Um aus den gesammelten Altmedikamenten Wirkstoffe rückgewinnen zu können, sortiere man zunächst und entferne dann die Umkartons: „Anschließend trennen wir im Labor die in den Tabletten oder Kapseln enthaltenen Hilfsstoffe ab und gewinnen so den Wirkstoff zurück“, so Heinrich. Da es bisher noch kein allgemeines Verfahren gebe, weil das Vorgehen für jeden Wirkstoff anders sei, arbeite man ständig an der jeweiligen Optimierung, so der Forscher.
Die Forschungsgruppe schaut auf eine positive Bilanz zurück: „Im Jahr 2022 waren von vier Tonnen gesammelten Altarzneimitteln etwa 50 Prozent für unsere Forschungsarbeiten nutzbar.“ Mehr noch: „Über die Sammlung stehen uns grundsätzlich etwa 500 verschiedene Wirkstoffe zur Verfügung, wobei wir mittlerweile mehr als 200 Wirkstoffe hinsichtlich ihrer Rückgewinnung untersucht haben. Durch die stetig wachsende Zahl und Menge zurückgewonnener Wirkstoffe können wir neben unserer eigenen Universität nun auch andere deutsche Forschungseinrichtungen beliefern“, so Heinrich.
Unbedingt zu beachten seien aber die rechtlichen Bestimmungen. Denn: „In Deutschland ist es verboten, ein Altarzneimittel ein zweites Mal für den Menschen oder das Tier einzusetzen. Durch die Rückgewinnung der Wirkstoffe kommt man jedoch zurück auf die Stufe der Rohstoffe. Diese können als Forschungschemikalien oder auch in der Lehre eingesetzt werden, wobei eine Anwendung an Menschen oder Tieren aber weiterhin ausgeschlossen bleibt“, so Heinrich.

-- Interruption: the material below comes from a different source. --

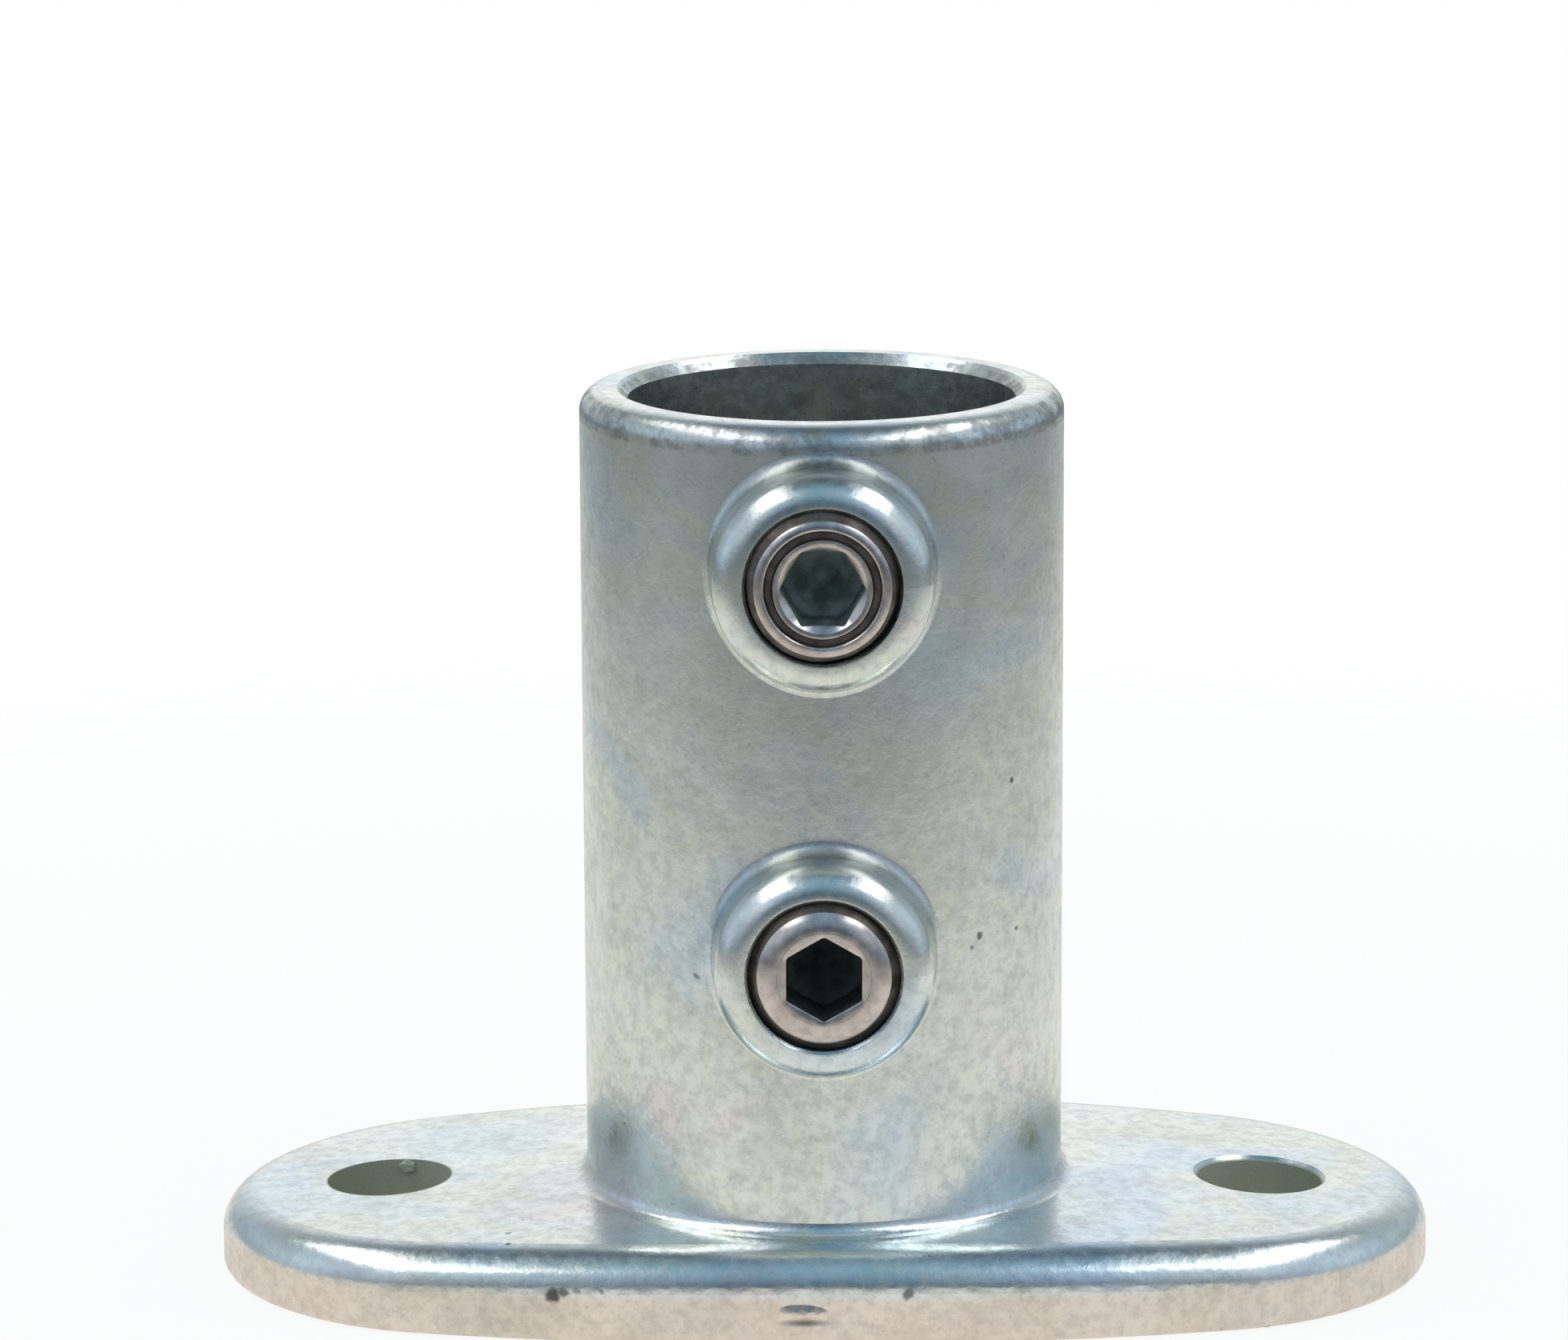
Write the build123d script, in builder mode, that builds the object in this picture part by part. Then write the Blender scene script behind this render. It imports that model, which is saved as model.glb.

Auch das von den Wirkstoffen ausgehende Gefährdungspotenzial stelle eine Herausforderung dar: „Bei Sammelstellen und -containern muss somit sichergestellt sein, dass niemand anderer Zugang zu den gesammelten Altmedikamenten bekommt. Deshalb kann man Altmedikamente nicht wie Altglas sammeln“, so der Experte. Denke man an die Rückgewinnung im größeren Stil, so könne auch mit Pharmaunternehmen kooperiert werden: „Die Rückgewinnungsverfahren kann man auch auf industrielle Fehlchargen anwenden, wobei dann große Mengen ohne vorherige Sortierung zur Verfügung stehen. Daran zeigen Pharmafirmen Interesse, und wir haben bereits erste Kooperationsprojekte begonnen“, so Heinrich.
In den Industriekooperationen sei man erst noch bei der Optimierung der Verfahren: „Wobei wir für drei Wirkstoffe, darunter das bekannte Ibuprofen, hinsichtlich der Reinheit schon das Weltmarktniveau erreicht haben“, freut sich Heinrich. Der nächste Schritt sei eine Optimierung im industriellen Maßstab, die nur beim Industriepartner erfolgen kann. „Um das Verfahren dann tatsächlich anwenden zu können, sind eine Anmeldung und eine entsprechende Freigabe durch die zuständigen Behörden erforderlich.“
Wann das erste nachhaltige Arzneimittel auf den Markt kommt, bleibt offen: „Für ein Medikament, das auf der vorherigen Rückgewinnung des enthaltenen Wirkstoffs basiert, ist das schwer zu sagen. Neben wirtschaftlichen Faktoren spielt dabei auch die Freigabe durch die Behörden eine Rolle und gegebenenfalls auch eine mögliche Krisensituation im Sinn eines dramatischen Versorgungsengpasses.“, so der Forscher.